24 Chocolate Cases - optional

Praline 
2 ozs (55g) unskinned almonds 
2 ozs (55g) castor sugar

Decoration 
½ pint (300ml) whipped cream 

Put the egg yolks with the castor sugar and 4 tablespoons of Baileys Cream into a bowl and whisk either over boiling water or with an electric whisk, until the mixture becomes a stiff mousse and reaches the ‘ribbon’ stage. 

Whip the cream until it reaches a ‘soft peak’ fold gently into the mousse. Sponge 2 teaspoons of cold water in a small bowl, place the bowl in a saucepan of simmering water for a few minutes until the gelatine is completely dissolved. Stir a few spoons of the mousse into the gelatine and then mix gently but thoroughly with the remainder of the mousse. Place the bowl of mousse in the fridge or stir over ice until it begins to set at the sides. Whisk the egg whites until they reach a stiff peak, stir in a few tablespoons into the mousse, fold in the remainder (it is essential for the success of this recipe that the egg whites are folded in, just as the mousse is beginning to set, if it is too set the mousse will be heavy and lumpy!) 

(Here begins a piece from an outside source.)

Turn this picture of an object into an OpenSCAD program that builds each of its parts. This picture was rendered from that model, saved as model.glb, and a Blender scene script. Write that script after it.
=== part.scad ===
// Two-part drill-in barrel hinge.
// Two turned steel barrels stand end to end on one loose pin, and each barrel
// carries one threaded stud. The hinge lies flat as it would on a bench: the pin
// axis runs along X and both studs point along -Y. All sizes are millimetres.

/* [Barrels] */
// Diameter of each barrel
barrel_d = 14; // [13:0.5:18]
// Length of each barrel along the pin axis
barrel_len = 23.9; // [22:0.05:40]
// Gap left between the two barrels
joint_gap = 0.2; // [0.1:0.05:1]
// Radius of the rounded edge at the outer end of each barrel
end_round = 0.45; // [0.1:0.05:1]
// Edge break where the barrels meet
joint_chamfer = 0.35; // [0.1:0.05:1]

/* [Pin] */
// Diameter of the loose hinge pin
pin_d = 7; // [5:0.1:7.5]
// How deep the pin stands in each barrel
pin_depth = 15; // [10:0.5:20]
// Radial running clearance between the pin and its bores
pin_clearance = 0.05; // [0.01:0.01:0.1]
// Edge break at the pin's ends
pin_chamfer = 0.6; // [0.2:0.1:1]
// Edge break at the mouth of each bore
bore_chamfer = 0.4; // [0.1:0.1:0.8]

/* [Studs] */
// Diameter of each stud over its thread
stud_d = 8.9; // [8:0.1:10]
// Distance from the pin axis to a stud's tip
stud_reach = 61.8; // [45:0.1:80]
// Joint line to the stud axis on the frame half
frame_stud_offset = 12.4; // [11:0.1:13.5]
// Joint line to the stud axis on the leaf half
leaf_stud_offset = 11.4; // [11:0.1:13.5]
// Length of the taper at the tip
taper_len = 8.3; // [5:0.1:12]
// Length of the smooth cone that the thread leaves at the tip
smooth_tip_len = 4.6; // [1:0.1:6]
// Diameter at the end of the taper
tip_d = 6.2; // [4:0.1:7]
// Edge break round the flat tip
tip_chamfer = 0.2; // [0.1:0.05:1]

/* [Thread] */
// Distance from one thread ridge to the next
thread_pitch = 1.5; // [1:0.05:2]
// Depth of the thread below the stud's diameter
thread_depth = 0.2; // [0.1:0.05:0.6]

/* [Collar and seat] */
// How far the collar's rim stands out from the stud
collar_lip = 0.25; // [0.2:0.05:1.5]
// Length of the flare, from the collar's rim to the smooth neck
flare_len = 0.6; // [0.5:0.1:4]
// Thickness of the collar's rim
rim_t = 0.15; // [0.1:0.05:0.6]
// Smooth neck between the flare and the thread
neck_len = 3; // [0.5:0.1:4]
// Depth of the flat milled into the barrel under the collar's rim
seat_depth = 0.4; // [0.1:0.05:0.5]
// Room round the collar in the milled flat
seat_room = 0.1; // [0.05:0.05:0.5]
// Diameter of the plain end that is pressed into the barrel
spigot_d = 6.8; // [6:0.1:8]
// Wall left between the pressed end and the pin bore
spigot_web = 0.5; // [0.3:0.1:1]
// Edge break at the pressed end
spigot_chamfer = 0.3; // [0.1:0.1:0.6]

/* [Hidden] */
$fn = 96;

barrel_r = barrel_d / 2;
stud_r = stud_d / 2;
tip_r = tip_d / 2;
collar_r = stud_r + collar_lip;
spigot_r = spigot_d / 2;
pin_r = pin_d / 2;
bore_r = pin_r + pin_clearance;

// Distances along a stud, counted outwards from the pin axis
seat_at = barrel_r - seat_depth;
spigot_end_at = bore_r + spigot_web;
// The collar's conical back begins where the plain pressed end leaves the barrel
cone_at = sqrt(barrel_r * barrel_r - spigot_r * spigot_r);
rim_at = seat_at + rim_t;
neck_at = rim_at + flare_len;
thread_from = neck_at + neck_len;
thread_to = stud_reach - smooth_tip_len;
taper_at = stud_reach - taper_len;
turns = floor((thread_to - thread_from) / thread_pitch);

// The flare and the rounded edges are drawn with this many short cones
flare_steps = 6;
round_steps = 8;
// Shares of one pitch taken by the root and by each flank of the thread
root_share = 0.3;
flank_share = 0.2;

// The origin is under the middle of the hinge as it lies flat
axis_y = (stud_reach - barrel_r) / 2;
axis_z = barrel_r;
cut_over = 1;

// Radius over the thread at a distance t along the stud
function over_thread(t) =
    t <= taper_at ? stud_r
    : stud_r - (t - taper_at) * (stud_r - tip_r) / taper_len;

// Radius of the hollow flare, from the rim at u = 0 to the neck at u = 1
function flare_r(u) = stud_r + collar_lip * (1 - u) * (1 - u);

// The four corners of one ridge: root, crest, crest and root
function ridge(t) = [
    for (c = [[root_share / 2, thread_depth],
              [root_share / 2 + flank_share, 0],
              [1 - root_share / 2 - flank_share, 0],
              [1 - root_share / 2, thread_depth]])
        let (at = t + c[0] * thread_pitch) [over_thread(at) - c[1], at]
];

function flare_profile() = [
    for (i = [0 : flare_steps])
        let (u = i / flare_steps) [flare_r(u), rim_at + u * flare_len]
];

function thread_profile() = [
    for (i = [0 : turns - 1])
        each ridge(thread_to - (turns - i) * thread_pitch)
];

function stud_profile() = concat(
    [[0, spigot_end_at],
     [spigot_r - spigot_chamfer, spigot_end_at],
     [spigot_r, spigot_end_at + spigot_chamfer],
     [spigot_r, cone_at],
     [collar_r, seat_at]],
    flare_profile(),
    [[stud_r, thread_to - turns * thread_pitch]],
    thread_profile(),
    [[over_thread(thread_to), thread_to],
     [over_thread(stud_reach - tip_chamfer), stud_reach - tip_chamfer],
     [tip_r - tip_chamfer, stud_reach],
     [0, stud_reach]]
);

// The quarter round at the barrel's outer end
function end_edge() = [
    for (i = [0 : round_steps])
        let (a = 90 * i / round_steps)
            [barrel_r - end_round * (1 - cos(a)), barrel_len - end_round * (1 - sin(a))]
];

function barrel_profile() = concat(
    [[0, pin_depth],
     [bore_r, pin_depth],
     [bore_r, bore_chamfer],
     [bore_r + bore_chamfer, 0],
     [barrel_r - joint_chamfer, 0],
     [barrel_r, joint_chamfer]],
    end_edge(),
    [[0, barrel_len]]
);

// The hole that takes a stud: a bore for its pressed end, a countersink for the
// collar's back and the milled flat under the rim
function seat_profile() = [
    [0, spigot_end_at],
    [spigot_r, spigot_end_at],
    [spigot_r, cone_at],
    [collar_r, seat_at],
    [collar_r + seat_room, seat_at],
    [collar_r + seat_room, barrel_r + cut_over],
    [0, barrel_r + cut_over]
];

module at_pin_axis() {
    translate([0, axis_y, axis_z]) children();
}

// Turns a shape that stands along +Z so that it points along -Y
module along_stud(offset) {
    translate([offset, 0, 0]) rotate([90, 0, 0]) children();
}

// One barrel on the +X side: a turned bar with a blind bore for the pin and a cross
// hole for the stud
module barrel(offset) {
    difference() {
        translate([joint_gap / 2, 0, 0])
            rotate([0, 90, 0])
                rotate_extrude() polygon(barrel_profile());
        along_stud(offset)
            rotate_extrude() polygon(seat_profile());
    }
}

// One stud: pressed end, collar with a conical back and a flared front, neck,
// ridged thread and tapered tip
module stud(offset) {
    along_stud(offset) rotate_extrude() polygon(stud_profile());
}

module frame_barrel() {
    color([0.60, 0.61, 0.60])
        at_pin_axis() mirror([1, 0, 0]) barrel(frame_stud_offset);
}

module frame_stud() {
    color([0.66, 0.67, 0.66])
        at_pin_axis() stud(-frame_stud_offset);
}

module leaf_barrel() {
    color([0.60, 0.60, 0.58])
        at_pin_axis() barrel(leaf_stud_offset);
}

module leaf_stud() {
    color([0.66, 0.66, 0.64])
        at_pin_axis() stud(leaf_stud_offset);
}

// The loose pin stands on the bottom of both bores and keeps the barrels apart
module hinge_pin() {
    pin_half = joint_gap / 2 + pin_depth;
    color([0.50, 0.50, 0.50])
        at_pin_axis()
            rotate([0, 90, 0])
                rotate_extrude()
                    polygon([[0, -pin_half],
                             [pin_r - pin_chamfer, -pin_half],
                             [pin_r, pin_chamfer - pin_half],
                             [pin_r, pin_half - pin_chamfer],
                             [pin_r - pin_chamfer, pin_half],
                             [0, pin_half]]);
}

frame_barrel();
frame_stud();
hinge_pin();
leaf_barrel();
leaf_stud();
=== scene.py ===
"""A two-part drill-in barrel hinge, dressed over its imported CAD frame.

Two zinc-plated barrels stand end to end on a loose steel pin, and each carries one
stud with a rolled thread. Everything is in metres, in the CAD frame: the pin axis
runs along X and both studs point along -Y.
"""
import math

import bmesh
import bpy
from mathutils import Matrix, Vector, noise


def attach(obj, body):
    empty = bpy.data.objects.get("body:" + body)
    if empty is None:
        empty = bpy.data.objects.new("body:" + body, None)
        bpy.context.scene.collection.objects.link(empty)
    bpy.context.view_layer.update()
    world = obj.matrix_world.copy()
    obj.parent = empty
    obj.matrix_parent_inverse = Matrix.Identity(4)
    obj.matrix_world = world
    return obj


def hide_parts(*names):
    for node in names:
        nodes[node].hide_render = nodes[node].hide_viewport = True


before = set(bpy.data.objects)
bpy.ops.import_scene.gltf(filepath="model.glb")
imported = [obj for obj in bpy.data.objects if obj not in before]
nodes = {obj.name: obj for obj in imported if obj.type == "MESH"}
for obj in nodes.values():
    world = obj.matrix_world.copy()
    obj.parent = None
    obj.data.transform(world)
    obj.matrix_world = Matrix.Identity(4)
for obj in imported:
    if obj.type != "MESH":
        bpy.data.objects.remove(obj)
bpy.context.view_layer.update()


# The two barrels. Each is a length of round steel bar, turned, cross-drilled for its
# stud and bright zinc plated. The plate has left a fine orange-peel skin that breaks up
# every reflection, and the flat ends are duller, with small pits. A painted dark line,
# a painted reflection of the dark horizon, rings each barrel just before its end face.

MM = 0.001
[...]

Fill the chocolate cases (if using) about ¾ full, and allow to set in a fridge (cover with cling film, if there are other foods in the fridge so that the mousse does not pick up other flavours). 

Meanwhile make the Praline: 

Put the unpeeled almonds and sugar into a small heavy bottomed saucepan over a low heat, do not stir, the sugar will melt and then caramelize. At that stage rotate the pan until the almonds are evenly coated with praline. Pour out onto a lightly oiled tray. When the praline is cold and hard crush it to a coarse powder. (We use a Magimix). 

To serve 

Pipe a rosette of cream onto each mousse, sprinkle about a teaspoon of coarse praline powder over the top.